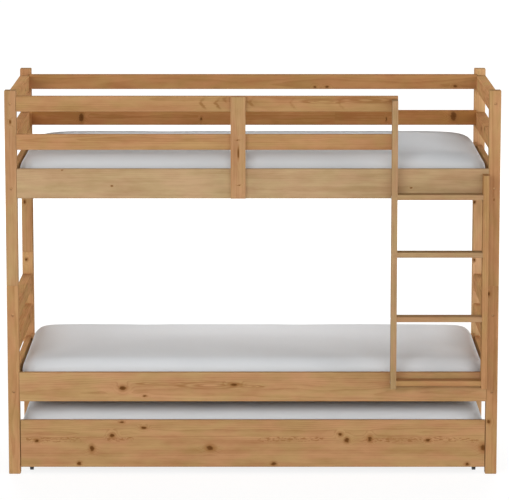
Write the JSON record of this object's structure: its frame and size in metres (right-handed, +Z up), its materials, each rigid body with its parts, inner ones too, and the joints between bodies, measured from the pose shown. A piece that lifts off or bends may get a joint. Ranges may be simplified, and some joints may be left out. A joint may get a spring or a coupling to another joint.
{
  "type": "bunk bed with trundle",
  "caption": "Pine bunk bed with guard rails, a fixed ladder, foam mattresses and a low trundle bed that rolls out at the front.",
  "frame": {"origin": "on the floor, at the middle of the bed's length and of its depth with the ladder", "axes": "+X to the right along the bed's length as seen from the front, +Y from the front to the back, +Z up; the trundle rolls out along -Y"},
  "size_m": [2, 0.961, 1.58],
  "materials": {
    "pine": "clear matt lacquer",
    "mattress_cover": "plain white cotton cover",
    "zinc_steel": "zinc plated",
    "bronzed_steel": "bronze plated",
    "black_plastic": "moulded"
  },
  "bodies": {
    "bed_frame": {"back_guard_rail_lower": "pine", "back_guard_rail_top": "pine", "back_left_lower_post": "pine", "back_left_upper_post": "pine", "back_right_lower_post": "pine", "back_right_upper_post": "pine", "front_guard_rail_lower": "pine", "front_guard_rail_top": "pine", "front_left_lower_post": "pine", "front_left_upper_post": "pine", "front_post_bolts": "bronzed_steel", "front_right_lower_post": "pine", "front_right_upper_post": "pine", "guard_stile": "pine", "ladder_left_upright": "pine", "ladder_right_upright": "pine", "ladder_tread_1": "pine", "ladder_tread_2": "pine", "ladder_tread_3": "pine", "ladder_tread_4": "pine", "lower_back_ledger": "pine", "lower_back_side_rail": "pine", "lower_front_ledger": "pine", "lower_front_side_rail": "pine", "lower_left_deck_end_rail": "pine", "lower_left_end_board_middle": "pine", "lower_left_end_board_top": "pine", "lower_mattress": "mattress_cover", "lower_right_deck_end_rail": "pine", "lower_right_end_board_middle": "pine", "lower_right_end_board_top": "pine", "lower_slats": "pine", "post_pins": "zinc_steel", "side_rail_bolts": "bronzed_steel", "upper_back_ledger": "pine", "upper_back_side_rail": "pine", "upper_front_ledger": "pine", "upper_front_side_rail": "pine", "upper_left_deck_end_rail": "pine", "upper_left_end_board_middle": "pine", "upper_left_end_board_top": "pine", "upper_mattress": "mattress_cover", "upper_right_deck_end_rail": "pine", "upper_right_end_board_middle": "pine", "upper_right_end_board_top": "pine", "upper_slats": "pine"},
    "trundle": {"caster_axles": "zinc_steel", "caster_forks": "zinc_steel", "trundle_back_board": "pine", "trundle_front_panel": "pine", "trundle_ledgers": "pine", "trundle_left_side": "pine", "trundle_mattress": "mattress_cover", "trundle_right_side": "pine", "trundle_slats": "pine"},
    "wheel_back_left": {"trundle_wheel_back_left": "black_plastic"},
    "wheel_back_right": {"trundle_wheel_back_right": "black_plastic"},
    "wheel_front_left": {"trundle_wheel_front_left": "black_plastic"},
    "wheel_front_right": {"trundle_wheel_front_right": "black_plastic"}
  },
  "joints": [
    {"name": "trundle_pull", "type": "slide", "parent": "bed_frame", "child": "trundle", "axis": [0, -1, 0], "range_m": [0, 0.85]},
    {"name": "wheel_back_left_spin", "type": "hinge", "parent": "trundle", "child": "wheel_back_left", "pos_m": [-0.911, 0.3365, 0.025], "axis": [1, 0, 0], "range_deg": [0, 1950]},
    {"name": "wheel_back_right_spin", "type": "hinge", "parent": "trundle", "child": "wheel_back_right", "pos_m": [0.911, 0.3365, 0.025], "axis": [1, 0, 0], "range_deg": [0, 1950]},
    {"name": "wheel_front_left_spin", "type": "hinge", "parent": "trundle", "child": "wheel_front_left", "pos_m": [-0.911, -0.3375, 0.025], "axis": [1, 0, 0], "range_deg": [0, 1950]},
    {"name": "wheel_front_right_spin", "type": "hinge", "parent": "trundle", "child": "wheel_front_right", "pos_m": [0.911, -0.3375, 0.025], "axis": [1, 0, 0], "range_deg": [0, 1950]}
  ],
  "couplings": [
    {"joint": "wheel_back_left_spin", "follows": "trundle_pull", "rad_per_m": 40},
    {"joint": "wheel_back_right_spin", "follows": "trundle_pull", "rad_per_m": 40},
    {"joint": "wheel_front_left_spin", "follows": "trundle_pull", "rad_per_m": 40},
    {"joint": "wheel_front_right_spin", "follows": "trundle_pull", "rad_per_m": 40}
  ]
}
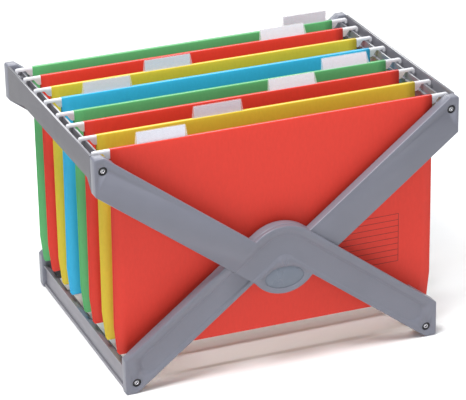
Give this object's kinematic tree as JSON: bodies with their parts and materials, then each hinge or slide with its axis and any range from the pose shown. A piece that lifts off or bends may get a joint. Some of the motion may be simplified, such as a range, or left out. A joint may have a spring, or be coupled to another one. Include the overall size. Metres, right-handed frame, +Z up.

• EXERCISE BRIEF:
Write out every record verbatim.

• SOLUTION:
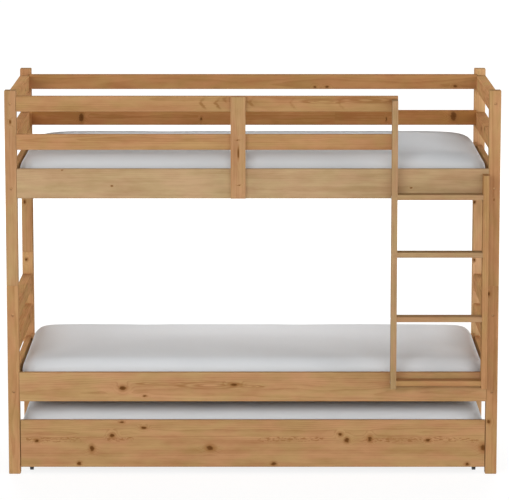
Write the JSON record of this object's structure: its frame and size in metres (right-handed, +Z up), its materials, each rigid body with its parts, inner ones too, and the joints between bodies, measured from the pose shown. A piece that lifts off or bends may get a joint. Ranges may be simplified, and some joints may be left out. A joint may get a spring or a coupling to another joint.
{
  "type": "bunk bed with trundle",
  "caption": "Pine bunk bed with guard rails, a fixed ladder, foam mattresses and a low trundle bed that rolls out at the front.",
  "frame": {"origin": "on the floor, at the middle of the bed's length and of its depth with the ladder", "axes": "+X to the right along the bed's length as seen from the front, +Y from the front to the back, +Z up; the trundle rolls out along -Y"},
  "size_m": [2, 0.961, 1.58],
  "materials": {
    "pine": "clear matt lacquer",
    "mattress_cover": "plain white cotton cover",
    "zinc_steel": "zinc plated",
    "bronzed_steel": "bronze plated",
    "black_plastic": "moulded"
  },
  "bodies": {
    "bed_frame": {"back_guard_rail_lower": "pine", "back_guard_rail_top": "pine", "back_left_lower_post": "pine", "back_left_upper_post": "pine", "back_right_lower_post": "pine", "back_right_upper_post": "pine", "front_guard_rail_lower": "pine", "front_guard_rail_top": "pine", "front_left_lower_post": "pine", "front_left_upper_post": "pine", "front_post_bolts": "bronzed_steel", "front_right_lower_post": "pine", "front_right_upper_post": "pine", "guard_stile": "pine", "ladder_left_upright": "pine", "ladder_right_upright": "pine", "ladder_tread_1": "pine", "ladder_tread_2": "pine", "ladder_tread_3": "pine", "ladder_tread_4": "pine", "lower_back_ledger": "pine", "lower_back_side_rail": "pine", "lower_front_ledger": "pine", "lower_front_side_rail": "pine", "lower_left_deck_end_rail": "pine", "lower_left_end_board_middle": "pine", "lower_left_end_board_top": "pine", "lower_mattress": "mattress_cover", "lower_right_deck_end_rail": "pine", "lower_right_end_board_middle": "pine", "lower_right_end_board_top": "pine", "lower_slats": "pine", "post_pins": "zinc_steel", "side_rail_bolts": "bronzed_steel", "upper_back_ledger": "pine", "upper_back_side_rail": "pine", "upper_front_ledger": "pine", "upper_front_side_rail": "pine", "upper_left_deck_end_rail": "pine", "upper_left_end_board_middle": "pine", "upper_left_end_board_top": "pine", "upper_mattress": "mattress_cover", "upper_right_deck_end_rail": "pine", "upper_right_end_board_middle": "pine", "upper_right_end_board_top": "pine", "upper_slats": "pine"},
    "trundle": {"caster_axles": "zinc_steel", "caster_forks": "zinc_steel", "trundle_back_board": "pine", "trundle_front_panel": "pine", "trundle_ledgers": "pine", "trundle_left_side": "pine", "trundle_mattress": "mattress_cover", "trundle_right_side": "pine", "trundle_slats": "pine"},
    "wheel_back_left": {"trundle_wheel_back_left": "black_plastic"},
    "wheel_back_right": {"trundle_wheel_back_right": "black_plastic"},
    "wheel_front_left": {"trundle_wheel_front_left": "black_plastic"},
    "wheel_front_right": {"trundle_wheel_front_right": "black_plastic"}
  },
  "joints": [
    {"name": "trundle_pull", "type": "slide", "parent": "bed_frame", "child": "trundle", "axis": [0, -1, 0], "range_m": [0, 0.85]},
    {"name": "wheel_back_left_spin", "type": "hinge", "parent": "trundle", "child": "wheel_back_left", "pos_m": [-0.911, 0.3365, 0.025], "axis": [1, 0, 0], "range_deg": [0, 1950]},
    {"name": "wheel_back_right_spin", "type": "hinge", "parent": "trundle", "child": "wheel_back_right", "pos_m": [0.911, 0.3365, 0.025], "axis": [1, 0, 0], "range_deg": [0, 1950]},
    {"name": "wheel_front_left_spin", "type": "hinge", "parent": "trundle", "child": "wheel_front_left", "pos_m": [-0.911, -0.3375, 0.025], "axis": [1, 0, 0], "range_deg": [0, 1950]},
    {"name": "wheel_front_right_spin", "type": "hinge", "parent": "trundle", "child": "wheel_front_right", "pos_m": [0.911, -0.3375, 0.025], "axis": [1, 0, 0], "range_deg": [0, 1950]}
  ],
  "couplings": [
    {"joint": "wheel_back_left_spin", "follows": "trundle_pull", "rad_per_m": 40},
    {"joint": "wheel_back_right_spin", "follows": "trundle_pull", "rad_per_m": 40},
    {"joint": "wheel_front_left_spin", "follows": "trundle_pull", "rad_per_m": 40},
    {"joint": "wheel_front_right_spin", "follows": "trundle_pull", "rad_per_m": 40}
  ]
}
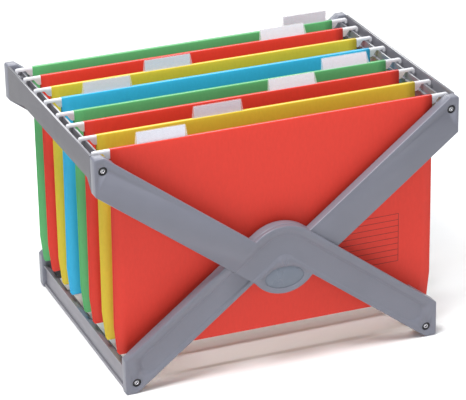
Give this object's kinematic tree as JSON: bodies with their parts and materials, then each hinge or slide with its axis and any range from the pose shown. A piece that lifts off or bends may get a joint. Some of the motion may be simplified, such as a range, or left out. A joint may have a spring, or be coupled to another one. Include the overall size. Metres, right-handed frame, +Z up.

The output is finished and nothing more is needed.